*GOAL*: Up to and including the line that contains "crowded = (gap", write out each line of the material from its first line, exactly.

--- Start GIVEN MATERIAL ---

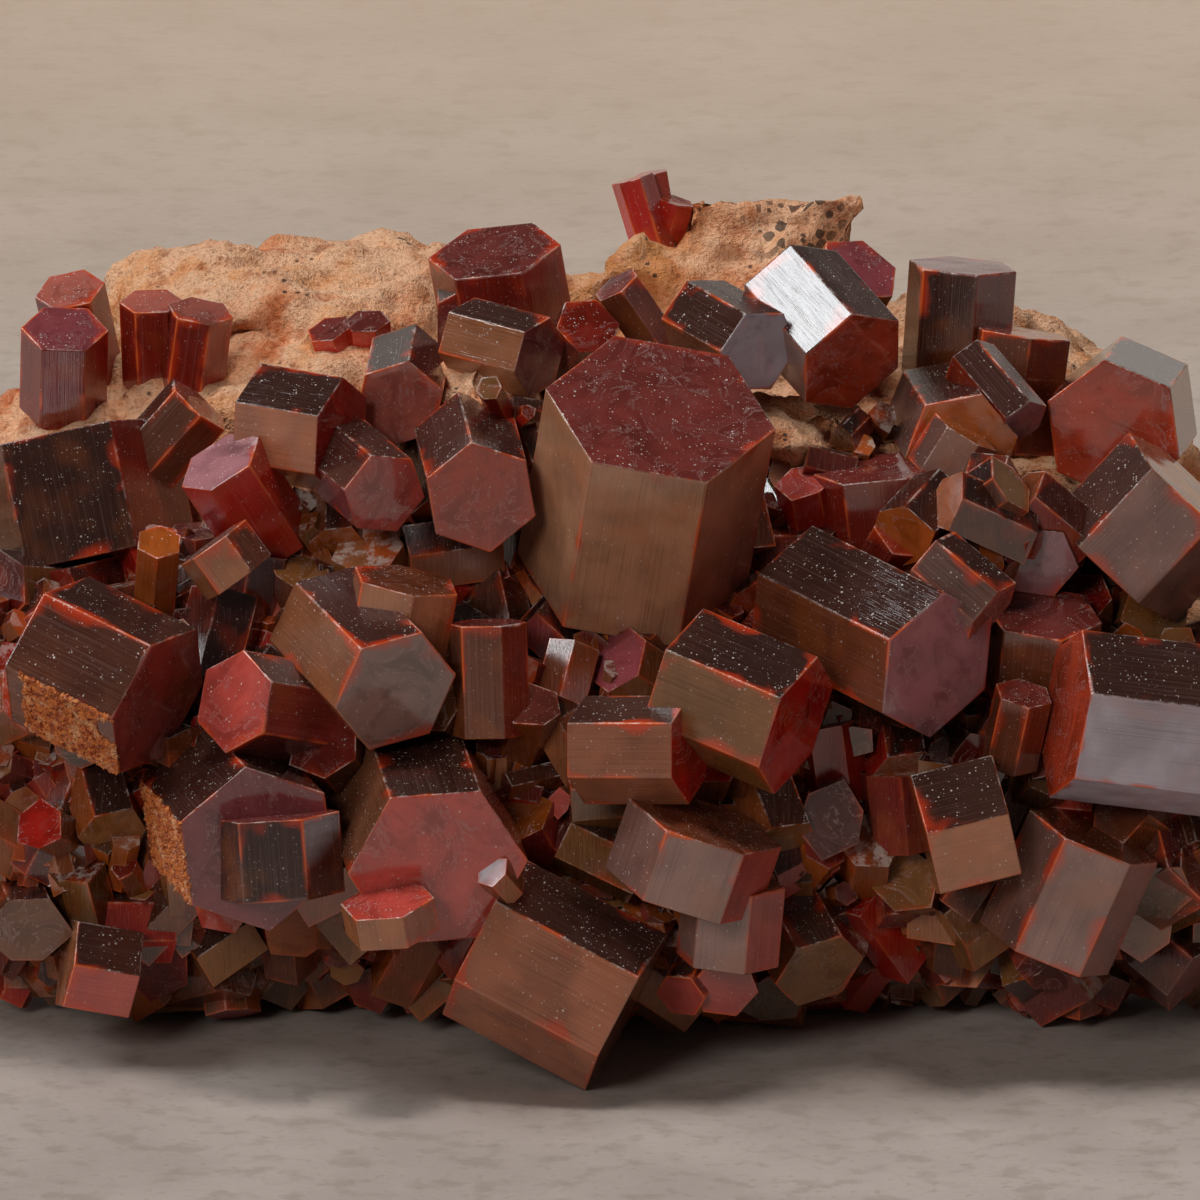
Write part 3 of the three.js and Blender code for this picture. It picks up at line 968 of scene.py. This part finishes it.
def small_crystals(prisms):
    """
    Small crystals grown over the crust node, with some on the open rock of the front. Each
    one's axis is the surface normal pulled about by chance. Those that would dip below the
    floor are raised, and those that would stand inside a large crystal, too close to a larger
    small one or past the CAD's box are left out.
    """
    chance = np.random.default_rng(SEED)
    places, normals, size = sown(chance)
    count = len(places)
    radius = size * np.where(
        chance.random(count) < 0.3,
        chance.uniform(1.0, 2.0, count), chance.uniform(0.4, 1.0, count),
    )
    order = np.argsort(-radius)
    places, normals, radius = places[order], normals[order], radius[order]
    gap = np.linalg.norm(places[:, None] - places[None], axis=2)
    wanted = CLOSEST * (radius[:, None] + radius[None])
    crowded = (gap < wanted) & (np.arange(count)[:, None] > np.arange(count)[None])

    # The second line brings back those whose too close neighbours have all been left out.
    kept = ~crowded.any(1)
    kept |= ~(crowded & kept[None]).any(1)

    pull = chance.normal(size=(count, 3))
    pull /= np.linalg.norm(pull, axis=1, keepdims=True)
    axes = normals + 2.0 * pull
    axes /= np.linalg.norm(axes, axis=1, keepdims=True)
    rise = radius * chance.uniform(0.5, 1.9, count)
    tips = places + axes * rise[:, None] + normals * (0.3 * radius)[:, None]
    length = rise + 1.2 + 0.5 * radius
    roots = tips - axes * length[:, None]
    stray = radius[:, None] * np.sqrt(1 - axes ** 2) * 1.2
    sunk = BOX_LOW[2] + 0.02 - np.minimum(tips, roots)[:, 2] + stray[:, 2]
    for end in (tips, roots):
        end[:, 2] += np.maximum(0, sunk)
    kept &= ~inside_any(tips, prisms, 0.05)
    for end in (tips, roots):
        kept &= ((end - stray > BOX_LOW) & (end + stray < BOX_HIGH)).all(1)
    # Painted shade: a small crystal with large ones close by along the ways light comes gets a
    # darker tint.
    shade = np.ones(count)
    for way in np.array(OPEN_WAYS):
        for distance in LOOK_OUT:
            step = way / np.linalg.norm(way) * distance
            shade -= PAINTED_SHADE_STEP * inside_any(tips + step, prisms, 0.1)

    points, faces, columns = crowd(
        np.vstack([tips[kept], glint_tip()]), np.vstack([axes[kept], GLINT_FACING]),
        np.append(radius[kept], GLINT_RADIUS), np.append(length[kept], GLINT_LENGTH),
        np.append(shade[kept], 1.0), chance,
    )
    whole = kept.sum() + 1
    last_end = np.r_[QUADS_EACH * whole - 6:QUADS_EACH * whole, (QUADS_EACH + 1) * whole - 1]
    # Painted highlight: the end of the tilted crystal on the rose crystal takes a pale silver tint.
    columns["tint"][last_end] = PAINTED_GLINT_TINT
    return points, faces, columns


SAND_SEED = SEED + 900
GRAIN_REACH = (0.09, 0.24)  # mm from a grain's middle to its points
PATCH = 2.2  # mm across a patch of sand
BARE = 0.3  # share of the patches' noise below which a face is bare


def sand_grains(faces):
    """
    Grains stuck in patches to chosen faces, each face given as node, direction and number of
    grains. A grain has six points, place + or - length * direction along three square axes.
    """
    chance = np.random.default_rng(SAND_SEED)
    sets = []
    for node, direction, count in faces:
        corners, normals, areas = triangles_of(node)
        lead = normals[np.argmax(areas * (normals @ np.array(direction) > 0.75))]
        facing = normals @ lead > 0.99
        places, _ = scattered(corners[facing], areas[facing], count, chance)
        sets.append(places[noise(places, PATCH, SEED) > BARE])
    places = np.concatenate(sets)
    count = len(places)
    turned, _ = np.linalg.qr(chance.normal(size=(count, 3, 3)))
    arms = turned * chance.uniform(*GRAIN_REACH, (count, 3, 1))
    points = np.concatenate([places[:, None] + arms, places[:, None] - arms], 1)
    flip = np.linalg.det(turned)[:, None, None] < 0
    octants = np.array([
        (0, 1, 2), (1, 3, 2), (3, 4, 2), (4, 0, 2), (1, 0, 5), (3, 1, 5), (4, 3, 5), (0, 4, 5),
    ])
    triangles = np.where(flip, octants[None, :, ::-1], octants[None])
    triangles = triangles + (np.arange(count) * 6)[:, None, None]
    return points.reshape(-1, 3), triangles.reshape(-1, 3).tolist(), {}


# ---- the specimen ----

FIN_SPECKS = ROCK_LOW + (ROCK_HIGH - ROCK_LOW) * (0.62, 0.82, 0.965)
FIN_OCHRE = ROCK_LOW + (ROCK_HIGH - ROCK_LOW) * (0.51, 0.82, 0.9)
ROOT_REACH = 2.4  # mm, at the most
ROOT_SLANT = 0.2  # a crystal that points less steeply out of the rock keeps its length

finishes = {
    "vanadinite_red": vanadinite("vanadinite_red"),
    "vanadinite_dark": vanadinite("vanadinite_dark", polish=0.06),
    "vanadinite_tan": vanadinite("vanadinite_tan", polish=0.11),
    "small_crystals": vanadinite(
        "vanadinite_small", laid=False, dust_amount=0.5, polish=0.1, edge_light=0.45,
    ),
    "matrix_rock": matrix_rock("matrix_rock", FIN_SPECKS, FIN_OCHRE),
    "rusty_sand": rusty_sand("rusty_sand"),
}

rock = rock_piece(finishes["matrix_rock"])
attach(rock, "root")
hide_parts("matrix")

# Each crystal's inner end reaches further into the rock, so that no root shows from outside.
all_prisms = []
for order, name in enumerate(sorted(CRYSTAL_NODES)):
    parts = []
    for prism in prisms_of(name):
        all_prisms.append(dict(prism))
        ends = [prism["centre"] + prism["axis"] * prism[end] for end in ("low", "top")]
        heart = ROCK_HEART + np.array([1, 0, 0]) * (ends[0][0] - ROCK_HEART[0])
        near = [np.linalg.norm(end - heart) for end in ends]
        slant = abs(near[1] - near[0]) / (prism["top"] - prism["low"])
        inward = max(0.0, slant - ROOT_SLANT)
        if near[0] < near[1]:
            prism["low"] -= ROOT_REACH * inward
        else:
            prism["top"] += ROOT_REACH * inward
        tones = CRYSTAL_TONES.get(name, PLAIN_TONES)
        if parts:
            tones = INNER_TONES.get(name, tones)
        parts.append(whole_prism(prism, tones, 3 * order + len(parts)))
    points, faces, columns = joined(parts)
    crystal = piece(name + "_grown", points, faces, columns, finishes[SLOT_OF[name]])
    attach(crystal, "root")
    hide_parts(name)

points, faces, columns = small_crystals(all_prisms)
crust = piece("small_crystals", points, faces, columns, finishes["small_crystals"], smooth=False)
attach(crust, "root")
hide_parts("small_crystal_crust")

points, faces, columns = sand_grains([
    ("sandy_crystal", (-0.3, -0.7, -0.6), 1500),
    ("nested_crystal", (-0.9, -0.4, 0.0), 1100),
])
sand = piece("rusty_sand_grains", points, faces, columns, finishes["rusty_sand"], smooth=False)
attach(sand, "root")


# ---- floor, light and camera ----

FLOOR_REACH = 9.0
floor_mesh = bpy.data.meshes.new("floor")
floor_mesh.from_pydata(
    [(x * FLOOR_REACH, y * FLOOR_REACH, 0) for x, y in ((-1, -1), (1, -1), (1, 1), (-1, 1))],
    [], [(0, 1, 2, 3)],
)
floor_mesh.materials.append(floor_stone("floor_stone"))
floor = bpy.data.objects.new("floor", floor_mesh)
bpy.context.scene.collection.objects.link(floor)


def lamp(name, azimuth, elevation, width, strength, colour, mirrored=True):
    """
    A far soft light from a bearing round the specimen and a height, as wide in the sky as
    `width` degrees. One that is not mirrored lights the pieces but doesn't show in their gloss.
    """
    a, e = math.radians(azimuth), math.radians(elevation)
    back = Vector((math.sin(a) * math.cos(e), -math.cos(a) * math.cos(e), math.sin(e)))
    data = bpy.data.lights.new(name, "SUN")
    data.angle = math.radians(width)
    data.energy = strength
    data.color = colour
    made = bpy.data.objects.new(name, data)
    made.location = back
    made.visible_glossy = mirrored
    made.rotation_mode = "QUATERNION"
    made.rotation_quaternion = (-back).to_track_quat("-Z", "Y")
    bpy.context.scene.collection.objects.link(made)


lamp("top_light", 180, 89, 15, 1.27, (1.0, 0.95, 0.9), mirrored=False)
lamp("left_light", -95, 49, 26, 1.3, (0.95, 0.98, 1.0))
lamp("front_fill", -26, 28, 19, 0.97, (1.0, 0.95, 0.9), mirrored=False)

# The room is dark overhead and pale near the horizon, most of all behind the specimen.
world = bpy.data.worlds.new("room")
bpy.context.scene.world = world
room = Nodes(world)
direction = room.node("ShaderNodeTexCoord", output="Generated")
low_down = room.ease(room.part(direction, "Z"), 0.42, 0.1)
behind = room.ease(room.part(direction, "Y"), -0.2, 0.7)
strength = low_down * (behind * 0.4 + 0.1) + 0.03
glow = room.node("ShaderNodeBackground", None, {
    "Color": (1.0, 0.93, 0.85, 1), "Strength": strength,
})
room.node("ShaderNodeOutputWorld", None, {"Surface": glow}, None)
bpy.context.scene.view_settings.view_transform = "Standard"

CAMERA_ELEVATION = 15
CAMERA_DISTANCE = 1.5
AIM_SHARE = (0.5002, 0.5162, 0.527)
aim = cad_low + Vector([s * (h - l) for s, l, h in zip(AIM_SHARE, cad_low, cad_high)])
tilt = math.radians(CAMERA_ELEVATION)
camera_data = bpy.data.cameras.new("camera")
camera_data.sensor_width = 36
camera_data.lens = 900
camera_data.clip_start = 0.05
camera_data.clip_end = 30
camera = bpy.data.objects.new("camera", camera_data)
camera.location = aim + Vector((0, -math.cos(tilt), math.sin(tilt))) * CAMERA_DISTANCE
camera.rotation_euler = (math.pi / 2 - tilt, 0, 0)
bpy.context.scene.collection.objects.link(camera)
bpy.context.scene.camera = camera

--- End GIVEN MATERIAL ---

*THE OUTPUT*:
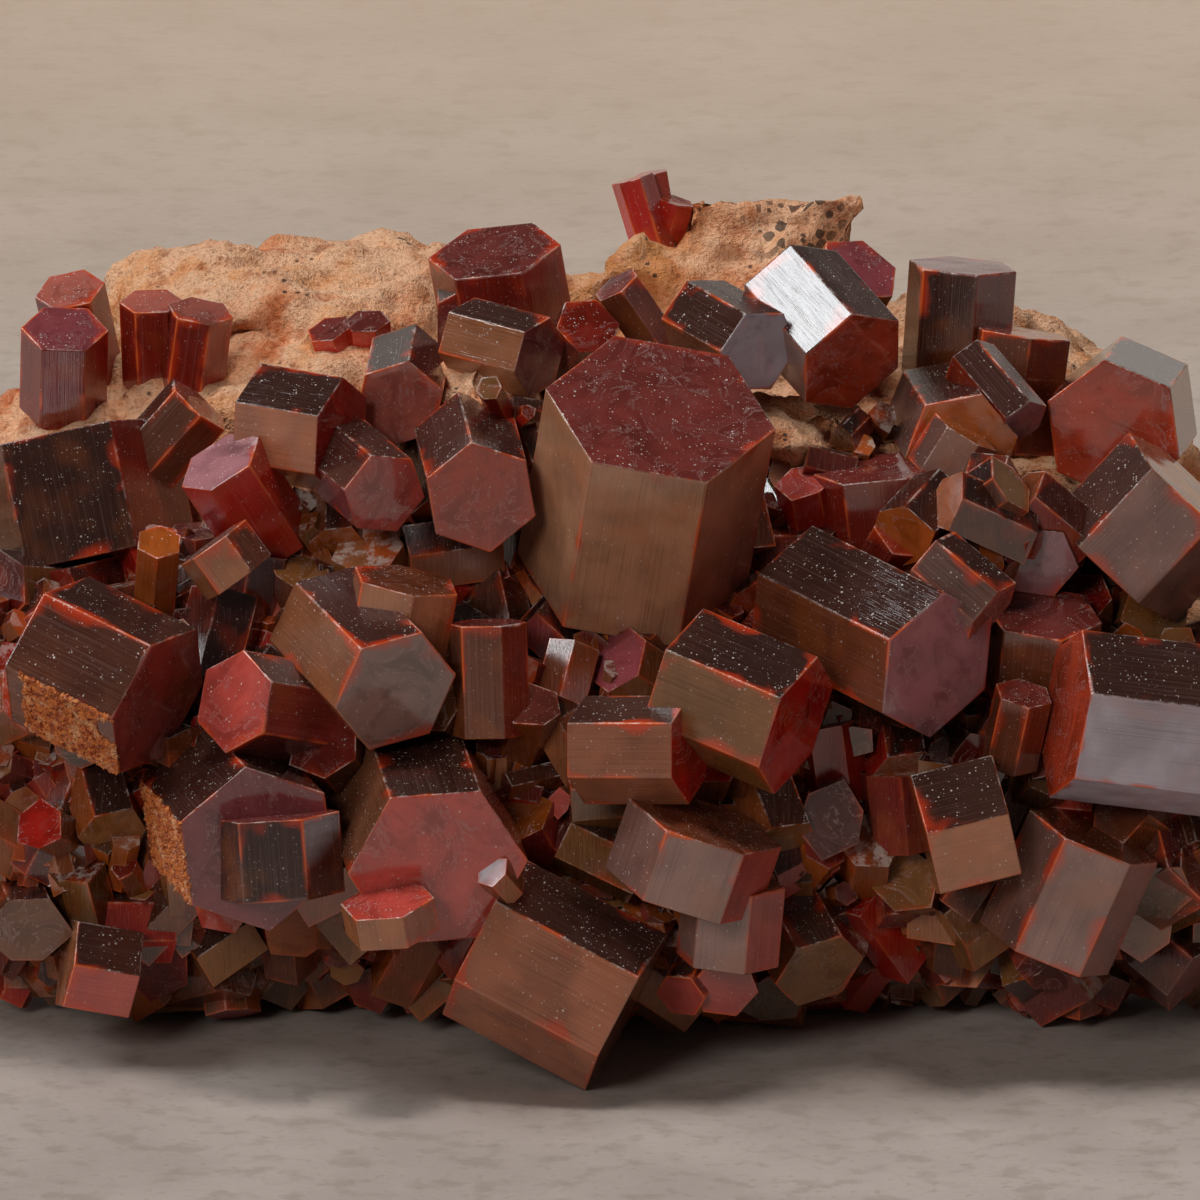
Write part 3 of the three.js and Blender code for this picture. It picks up at line 968 of scene.py. This part finishes it.
def small_crystals(prisms):
    """
    Small crystals grown over the crust node, with some on the open rock of the front. Each
    one's axis is the surface normal pulled about by chance. Those that would dip below the
    floor are raised, and those that would stand inside a large crystal, too close to a larger
    small one or past the CAD's box are left out.
    """
    chance = np.random.default_rng(SEED)
    places, normals, size = sown(chance)
    count = len(places)
    radius = size * np.where(
        chance.random(count) < 0.3,
        chance.uniform(1.0, 2.0, count), chance.uniform(0.4, 1.0, count),
    )
    order = np.argsort(-radius)
    places, normals, radius = places[order], normals[order], radius[order]
    gap = np.linalg.norm(places[:, None] - places[None], axis=2)
    wanted = CLOSEST * (radius[:, None] + radius[None])
    crowded = (gap < wanted) & (np.arange(count)[:, None] > np.arange(count)[None])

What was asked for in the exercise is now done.